In the Jewish tradition, Ellul is the month when we begin to take stock of our spiritual "goods", as it were, and one of the most important aspects of doing this is very similar to the Twelve Step Inventory: we are obliged to look honestly and fearlessly at ourselves, as AA puts it, and to see the many occasions when we've caused harm to another person.

And then we have to ask that person's forgiveness.

Unless we've done so, the Bible, the Jewish and the Christian traditions, which of course stem from the same source, tell us we have no right to expect God to forgive us. It's in the Lord's Prayer, composed by Jesus, who says we must ask God to "forgive us our trespasses as we forgive those who've trespassed against us".

This part of the prayer concerns our sins against God, and our forgiveness of others, but Jesus goes further when He tells us that if anyone has any cause to be angry with us, we must at least make the attempt to be reconciled with them before we dare to approach God.

In Jewish law, which is the background from which Jesus teaches us, every Orthodox Jew must honestly account for the misdeeds they've performed that have harmed people. He or she must then seek out the person they harmed and offer them a complete and sincere apology. If amends or restitution are called for, they must be given. Only then is the person spiritually clean, and able to stand before God.

AA asks us to do exactly the same when we make our personal inventory. We are told to apologize and make amends to every single person we have hurt before we can make any further spiritual progress and consolidate our recovery.

Although the major inventory is part of the Steps, and must be carried out sooner or later in regard to our entire lives before recovery, a lesser inventory - but one which is just as important - must be carried out daily. We have to review our behaviour every day, and be quick to apologize and make our amends when we see where we have hurt another person.

It's easy to say, but very hard to actually do. We may have overlooked or attempted to explain away some of the harm we've done from day to day, but eventually we must come to grips with it. We can't continue to self-justify, because this works against our conscience, however deeply we may attempt to bury it. And if we continue to go against our conscience we will ultimately kill our own Essence. A huge amount of progress depends on this continual honesty and willingness to acknowledge when we are in the wrong.

As the AA Big Book points out, it's no good just mumbling an apology; we actually have to make amends.
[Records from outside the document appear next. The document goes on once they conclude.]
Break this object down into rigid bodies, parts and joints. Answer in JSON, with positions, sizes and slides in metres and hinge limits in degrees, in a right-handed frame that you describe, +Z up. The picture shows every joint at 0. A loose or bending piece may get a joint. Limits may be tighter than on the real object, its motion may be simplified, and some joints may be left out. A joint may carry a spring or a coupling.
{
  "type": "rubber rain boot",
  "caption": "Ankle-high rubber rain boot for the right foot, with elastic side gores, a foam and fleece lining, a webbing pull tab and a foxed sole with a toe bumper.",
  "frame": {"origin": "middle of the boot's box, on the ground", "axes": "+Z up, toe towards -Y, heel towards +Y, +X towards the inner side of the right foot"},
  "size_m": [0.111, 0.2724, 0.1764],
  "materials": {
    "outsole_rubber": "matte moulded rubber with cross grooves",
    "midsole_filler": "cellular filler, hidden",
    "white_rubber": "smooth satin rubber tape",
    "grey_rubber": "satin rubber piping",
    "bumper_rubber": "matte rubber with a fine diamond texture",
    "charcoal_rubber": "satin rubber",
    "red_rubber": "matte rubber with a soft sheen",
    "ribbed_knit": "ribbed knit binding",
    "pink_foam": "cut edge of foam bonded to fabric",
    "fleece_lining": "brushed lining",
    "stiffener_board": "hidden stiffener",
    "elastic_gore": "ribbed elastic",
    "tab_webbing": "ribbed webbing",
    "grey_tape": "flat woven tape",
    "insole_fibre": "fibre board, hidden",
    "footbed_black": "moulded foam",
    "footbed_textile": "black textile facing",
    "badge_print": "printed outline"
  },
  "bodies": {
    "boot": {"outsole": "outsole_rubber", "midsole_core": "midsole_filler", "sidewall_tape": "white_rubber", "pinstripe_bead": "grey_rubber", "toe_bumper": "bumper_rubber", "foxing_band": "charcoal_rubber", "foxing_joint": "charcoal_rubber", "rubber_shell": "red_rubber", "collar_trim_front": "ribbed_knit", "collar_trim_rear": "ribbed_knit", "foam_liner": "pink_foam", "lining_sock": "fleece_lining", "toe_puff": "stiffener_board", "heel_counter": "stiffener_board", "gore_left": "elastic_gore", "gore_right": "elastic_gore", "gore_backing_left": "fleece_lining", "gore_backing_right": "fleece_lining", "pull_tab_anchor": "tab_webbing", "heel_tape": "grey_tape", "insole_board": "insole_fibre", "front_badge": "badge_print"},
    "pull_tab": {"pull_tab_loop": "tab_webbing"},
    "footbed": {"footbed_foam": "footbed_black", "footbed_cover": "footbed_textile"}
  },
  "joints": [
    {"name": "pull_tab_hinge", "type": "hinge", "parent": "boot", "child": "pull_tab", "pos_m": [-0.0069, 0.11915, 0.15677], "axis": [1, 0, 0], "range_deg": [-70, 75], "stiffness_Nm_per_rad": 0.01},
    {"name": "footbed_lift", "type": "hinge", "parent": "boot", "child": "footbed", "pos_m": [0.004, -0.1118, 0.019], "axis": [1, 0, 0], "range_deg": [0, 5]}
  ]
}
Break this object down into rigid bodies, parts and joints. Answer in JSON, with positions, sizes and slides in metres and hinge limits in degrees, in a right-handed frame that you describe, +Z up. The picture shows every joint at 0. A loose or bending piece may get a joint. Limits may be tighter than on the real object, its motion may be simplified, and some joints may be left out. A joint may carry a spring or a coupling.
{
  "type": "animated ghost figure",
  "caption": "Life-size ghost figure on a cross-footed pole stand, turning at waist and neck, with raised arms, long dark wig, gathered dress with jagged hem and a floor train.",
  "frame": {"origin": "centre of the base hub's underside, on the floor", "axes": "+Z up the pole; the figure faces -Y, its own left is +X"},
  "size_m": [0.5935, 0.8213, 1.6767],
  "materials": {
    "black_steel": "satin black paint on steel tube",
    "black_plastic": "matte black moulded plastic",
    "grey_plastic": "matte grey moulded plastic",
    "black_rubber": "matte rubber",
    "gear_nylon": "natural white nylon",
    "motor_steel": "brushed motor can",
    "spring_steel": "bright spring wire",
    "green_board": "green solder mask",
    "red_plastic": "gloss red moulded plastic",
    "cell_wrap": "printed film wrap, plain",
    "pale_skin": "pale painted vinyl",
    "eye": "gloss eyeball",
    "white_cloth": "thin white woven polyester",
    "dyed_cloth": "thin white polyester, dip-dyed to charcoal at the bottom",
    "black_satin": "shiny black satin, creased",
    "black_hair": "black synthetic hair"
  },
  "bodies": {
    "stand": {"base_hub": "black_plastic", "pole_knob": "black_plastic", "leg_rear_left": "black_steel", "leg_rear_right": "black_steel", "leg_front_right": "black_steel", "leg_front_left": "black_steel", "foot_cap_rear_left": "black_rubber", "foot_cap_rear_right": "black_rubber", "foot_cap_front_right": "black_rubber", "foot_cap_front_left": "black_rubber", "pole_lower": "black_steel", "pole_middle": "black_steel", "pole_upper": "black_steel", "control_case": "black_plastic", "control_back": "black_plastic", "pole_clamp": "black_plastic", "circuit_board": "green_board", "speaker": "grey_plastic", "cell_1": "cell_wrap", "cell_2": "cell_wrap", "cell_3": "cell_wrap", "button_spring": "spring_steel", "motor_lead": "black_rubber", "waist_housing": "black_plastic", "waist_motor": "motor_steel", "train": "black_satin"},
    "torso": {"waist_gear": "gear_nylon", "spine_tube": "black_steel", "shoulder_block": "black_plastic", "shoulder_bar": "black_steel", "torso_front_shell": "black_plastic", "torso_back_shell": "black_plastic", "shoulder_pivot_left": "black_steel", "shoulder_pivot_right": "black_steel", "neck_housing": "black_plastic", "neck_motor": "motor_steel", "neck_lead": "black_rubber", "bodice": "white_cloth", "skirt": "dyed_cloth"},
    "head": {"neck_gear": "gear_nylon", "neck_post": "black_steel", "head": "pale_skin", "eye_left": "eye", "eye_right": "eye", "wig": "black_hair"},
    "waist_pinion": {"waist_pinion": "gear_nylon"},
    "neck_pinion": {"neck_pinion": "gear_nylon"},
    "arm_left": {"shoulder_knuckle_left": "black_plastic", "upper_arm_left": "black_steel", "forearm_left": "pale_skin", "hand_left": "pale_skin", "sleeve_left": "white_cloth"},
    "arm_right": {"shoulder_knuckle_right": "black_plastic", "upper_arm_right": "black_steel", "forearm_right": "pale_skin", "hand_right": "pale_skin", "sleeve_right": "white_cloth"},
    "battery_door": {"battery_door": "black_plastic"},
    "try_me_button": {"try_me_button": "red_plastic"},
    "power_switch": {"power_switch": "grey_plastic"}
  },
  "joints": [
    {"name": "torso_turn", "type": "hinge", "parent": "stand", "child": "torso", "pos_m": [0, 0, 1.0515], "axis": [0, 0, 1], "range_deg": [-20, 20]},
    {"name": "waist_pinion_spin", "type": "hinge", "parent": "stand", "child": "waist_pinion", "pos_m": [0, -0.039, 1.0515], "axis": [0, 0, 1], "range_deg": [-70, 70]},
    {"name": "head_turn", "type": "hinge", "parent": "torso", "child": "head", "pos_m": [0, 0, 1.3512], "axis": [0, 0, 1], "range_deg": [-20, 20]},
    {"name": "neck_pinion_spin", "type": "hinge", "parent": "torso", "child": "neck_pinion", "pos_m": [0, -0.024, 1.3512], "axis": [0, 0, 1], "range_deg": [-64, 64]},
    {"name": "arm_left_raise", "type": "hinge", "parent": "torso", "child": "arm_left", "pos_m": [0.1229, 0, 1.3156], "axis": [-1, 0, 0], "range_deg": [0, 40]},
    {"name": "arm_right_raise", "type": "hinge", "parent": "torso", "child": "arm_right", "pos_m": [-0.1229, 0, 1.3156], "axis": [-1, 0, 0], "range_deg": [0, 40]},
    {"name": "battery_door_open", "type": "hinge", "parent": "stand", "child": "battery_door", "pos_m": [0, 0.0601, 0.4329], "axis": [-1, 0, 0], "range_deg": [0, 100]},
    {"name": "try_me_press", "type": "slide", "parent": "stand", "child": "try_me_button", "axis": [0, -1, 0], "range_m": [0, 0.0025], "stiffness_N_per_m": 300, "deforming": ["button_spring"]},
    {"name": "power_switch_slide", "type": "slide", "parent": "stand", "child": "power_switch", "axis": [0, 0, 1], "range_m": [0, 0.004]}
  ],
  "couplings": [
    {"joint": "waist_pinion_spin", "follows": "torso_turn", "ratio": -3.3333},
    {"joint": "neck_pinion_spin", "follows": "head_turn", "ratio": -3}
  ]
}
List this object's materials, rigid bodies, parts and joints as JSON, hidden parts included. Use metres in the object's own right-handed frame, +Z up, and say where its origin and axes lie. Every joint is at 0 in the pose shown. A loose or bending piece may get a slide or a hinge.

That could mean writing to the person we've harmed and asking them to forgive us; it could involve phoning them, or meeting them face to face, and spelling out our apology, asking them how we may make amends for the harm we've done.

Sometimes we can't contact people we've hurt. They may have moved and not left a forwarding address, or they may have died, or have cut themselves off from us because of the way we have hurt them. And it could be that to contact them might do more harm than good. If, for example, we have had an affair with a married person and harmed their spouse, then to apologize to the spouse for the harm we've caused them and their marriage could very well bring up painful and angry feelings for the injured person, and this will not help to make amends.

In such cases we still need to make amends in some way, however, and perhaps the best way is to stop the behaviour that has caused the damage, while holding ourselves ready to apologize if the injured person should get in touch with us.

When someone has died we need to pray for them, and when it's someone we've harmed we can ask God to heal them and us, and bring about reconciliation in the spiritual realm.

But there is to be no dodging of this responsibility. If the person to whom we need to make amends is at all available, we are obliged to do all we can to show them our sincere regret and make them a full and frank apology for what we have done.

As the Big Book also points out, making an inventory and seeing where we have gone wrong is not about the harm others have done to us. In previous posts we've seen how important it is to forgive, but here we are considering how we ourselves need to be forgiven. We clean up our own side of the street, and leave the rest to our Higher Power.

Then, in the next phase of the cosmic cycle, we will be ready to start again, with fresh energy and in a determined spirit.